Data supplied
####################

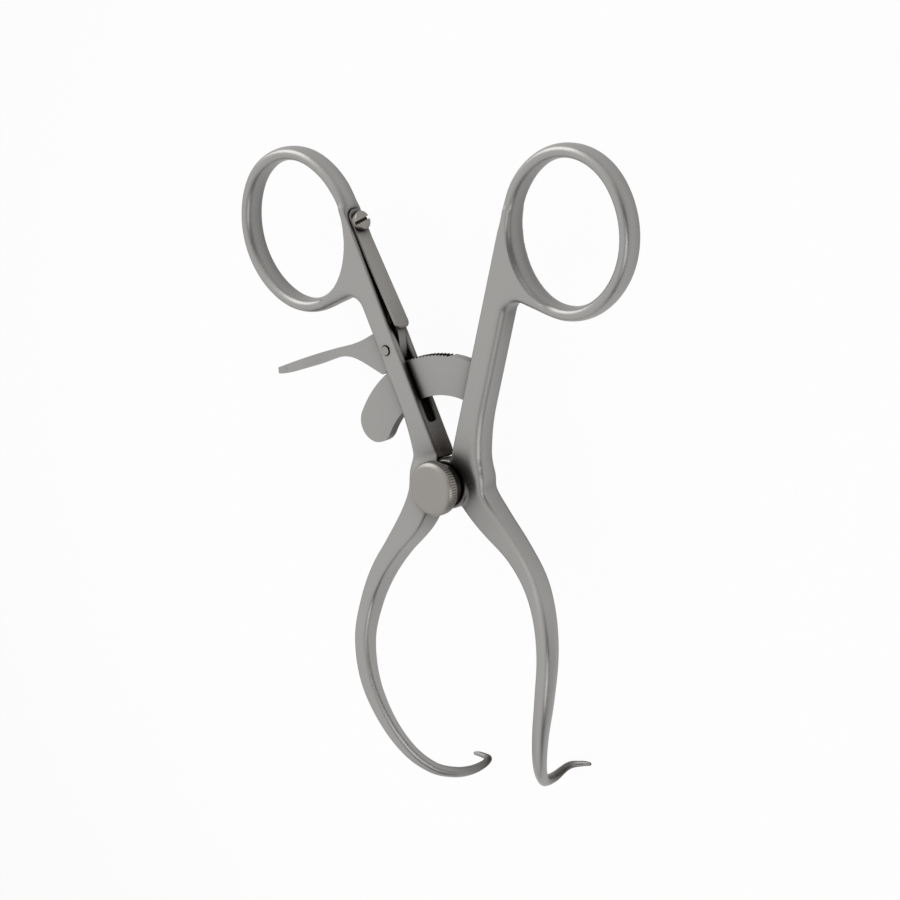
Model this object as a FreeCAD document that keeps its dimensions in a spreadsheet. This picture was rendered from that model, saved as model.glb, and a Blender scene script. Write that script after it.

####################

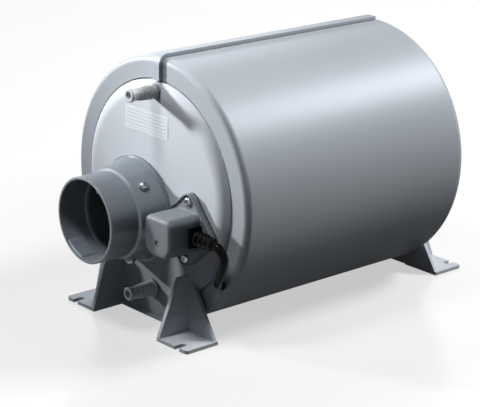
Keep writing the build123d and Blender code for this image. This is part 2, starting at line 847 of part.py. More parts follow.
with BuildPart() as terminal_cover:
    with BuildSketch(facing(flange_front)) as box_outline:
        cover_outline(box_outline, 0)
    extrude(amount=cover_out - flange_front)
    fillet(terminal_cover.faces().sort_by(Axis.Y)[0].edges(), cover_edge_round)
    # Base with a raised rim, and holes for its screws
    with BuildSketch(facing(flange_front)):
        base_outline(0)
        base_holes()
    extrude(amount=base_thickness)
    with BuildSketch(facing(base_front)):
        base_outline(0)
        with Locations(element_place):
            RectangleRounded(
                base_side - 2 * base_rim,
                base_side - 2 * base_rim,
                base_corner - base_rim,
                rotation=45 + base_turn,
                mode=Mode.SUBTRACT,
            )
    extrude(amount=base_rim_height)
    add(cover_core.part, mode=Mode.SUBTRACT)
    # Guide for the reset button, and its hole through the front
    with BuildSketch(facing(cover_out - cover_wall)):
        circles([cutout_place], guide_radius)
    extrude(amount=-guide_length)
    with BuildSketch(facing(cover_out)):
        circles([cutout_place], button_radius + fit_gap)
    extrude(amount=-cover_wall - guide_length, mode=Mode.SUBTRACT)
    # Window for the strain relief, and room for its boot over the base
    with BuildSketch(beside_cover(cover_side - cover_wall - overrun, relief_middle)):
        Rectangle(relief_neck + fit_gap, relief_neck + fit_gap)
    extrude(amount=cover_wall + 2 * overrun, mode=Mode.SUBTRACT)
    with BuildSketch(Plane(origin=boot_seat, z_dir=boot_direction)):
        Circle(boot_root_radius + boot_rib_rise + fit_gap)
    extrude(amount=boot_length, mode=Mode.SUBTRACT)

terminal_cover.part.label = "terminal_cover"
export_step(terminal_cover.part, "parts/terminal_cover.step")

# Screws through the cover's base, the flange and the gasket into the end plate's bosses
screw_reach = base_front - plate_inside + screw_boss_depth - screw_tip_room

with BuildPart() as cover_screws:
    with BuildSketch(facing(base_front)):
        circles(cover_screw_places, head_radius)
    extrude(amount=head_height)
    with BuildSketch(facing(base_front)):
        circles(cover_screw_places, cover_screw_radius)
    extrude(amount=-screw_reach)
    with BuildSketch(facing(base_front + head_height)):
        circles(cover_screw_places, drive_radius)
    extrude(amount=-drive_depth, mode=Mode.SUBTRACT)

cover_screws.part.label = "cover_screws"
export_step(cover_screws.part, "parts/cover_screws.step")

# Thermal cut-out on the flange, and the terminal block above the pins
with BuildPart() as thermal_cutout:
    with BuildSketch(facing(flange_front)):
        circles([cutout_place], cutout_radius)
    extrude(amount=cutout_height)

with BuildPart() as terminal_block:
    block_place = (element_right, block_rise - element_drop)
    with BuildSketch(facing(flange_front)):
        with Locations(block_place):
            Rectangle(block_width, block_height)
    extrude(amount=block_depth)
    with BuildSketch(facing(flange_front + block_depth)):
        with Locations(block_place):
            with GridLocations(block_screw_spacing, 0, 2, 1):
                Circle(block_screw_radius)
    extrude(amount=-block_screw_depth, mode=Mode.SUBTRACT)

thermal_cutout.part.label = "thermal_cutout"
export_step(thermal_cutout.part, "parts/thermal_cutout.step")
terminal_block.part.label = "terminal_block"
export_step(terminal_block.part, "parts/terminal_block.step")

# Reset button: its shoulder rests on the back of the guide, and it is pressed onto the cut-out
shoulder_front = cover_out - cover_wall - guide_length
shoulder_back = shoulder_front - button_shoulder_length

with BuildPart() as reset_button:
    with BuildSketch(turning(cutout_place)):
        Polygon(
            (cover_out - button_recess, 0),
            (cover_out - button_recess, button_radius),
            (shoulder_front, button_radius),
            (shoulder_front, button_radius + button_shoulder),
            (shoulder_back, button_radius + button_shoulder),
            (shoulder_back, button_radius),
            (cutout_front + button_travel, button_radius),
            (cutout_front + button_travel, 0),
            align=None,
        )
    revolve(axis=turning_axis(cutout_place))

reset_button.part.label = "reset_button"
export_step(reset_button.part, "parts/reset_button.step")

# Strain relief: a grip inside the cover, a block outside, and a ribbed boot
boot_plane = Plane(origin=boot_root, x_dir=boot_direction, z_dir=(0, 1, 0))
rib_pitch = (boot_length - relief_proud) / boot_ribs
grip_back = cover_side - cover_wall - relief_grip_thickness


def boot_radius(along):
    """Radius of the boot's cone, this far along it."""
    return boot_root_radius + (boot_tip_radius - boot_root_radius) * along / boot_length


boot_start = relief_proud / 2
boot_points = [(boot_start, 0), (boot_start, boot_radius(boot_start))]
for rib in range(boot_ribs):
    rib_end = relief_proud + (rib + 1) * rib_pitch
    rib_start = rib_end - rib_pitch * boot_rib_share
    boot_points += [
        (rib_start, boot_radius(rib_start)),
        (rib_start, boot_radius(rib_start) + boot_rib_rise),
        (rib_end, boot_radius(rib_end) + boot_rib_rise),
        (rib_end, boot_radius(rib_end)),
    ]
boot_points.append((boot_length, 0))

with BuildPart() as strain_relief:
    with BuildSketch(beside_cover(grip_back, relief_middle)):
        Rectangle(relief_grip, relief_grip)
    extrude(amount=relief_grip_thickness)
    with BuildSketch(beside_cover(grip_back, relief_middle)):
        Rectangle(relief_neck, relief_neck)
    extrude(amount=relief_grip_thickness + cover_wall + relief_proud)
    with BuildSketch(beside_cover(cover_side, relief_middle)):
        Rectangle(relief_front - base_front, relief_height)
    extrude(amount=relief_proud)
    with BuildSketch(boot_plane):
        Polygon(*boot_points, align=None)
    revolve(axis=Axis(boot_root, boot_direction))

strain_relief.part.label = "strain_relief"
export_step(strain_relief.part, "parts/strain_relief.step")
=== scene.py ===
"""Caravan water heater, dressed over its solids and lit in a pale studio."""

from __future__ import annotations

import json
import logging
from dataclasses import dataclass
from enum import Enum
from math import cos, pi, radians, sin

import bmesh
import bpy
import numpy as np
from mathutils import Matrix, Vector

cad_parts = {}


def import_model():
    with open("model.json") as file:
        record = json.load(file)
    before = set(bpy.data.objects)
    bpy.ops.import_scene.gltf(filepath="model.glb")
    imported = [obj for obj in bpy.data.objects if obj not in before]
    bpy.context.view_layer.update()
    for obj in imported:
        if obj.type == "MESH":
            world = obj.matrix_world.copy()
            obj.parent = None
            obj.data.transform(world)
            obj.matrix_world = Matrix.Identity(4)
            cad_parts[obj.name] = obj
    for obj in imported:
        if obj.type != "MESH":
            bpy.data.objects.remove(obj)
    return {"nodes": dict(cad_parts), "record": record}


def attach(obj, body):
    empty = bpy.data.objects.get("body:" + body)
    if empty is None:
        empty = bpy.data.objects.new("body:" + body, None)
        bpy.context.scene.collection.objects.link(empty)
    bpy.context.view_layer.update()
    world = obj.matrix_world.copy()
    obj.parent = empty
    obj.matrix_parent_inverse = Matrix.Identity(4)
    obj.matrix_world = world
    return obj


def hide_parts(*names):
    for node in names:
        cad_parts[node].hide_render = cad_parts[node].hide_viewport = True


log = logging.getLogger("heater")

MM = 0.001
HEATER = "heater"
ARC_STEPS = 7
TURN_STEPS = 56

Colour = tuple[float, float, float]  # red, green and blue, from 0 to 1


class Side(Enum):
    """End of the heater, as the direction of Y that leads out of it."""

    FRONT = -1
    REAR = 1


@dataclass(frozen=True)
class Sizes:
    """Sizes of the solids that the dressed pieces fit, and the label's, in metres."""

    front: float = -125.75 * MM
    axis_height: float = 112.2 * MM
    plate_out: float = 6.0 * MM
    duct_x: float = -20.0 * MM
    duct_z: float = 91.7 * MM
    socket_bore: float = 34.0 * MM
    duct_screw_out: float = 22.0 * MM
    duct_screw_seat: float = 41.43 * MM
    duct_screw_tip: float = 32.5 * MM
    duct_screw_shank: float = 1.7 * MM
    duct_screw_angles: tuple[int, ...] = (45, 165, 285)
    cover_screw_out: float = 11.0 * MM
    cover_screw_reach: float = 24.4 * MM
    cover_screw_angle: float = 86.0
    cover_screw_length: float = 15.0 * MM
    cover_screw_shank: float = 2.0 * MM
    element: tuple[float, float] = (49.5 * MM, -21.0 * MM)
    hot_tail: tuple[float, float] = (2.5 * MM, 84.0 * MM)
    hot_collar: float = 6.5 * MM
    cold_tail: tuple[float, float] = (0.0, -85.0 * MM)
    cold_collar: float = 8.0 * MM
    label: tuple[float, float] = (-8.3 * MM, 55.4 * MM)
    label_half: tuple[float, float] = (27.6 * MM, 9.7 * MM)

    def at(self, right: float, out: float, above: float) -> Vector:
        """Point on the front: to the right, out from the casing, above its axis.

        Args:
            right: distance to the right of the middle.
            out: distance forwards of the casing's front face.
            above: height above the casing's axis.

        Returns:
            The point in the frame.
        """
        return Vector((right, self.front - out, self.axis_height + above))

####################

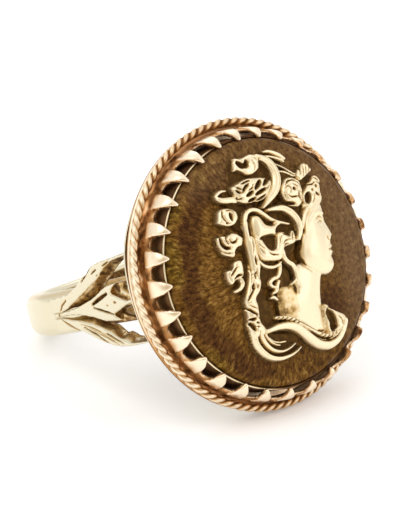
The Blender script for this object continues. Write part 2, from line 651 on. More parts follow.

####################

Task description
Give back exactly the stretch that opens on the line with "obj.data.transform(world)" and closes on the line with "of the solids".

Worked solution
            obj.data.transform(world)
            obj.matrix_world = Matrix.Identity(4)
            cad_parts[obj.name] = obj
    for obj in imported:
        if obj.type != "MESH":
            bpy.data.objects.remove(obj)
    return {"nodes": dict(cad_parts), "record": record}


def attach(obj, body):
    empty = bpy.data.objects.get("body:" + body)
    if empty is None:
        empty = bpy.data.objects.new("body:" + body, None)
        bpy.context.scene.collection.objects.link(empty)
    bpy.context.view_layer.update()
    world = obj.matrix_world.copy()
    obj.parent = empty
    obj.matrix_parent_inverse = Matrix.Identity(4)
    obj.matrix_world = world
    return obj


def hide_parts(*names):
    for node in names:
        cad_parts[node].hide_render = cad_parts[node].hide_viewport = True


log = logging.getLogger("heater")

MM = 0.001
HEATER = "heater"
ARC_STEPS = 7
TURN_STEPS = 56

Colour = tuple[float, float, float]  # red, green and blue, from 0 to 1


class Side(Enum):
    """End of the heater, as the direction of Y that leads out of it."""

    FRONT = -1
    REAR = 1


@dataclass(frozen=True)
class Sizes:
    """Sizes of the solids that the dressed pieces fit, and the label's, in metres."""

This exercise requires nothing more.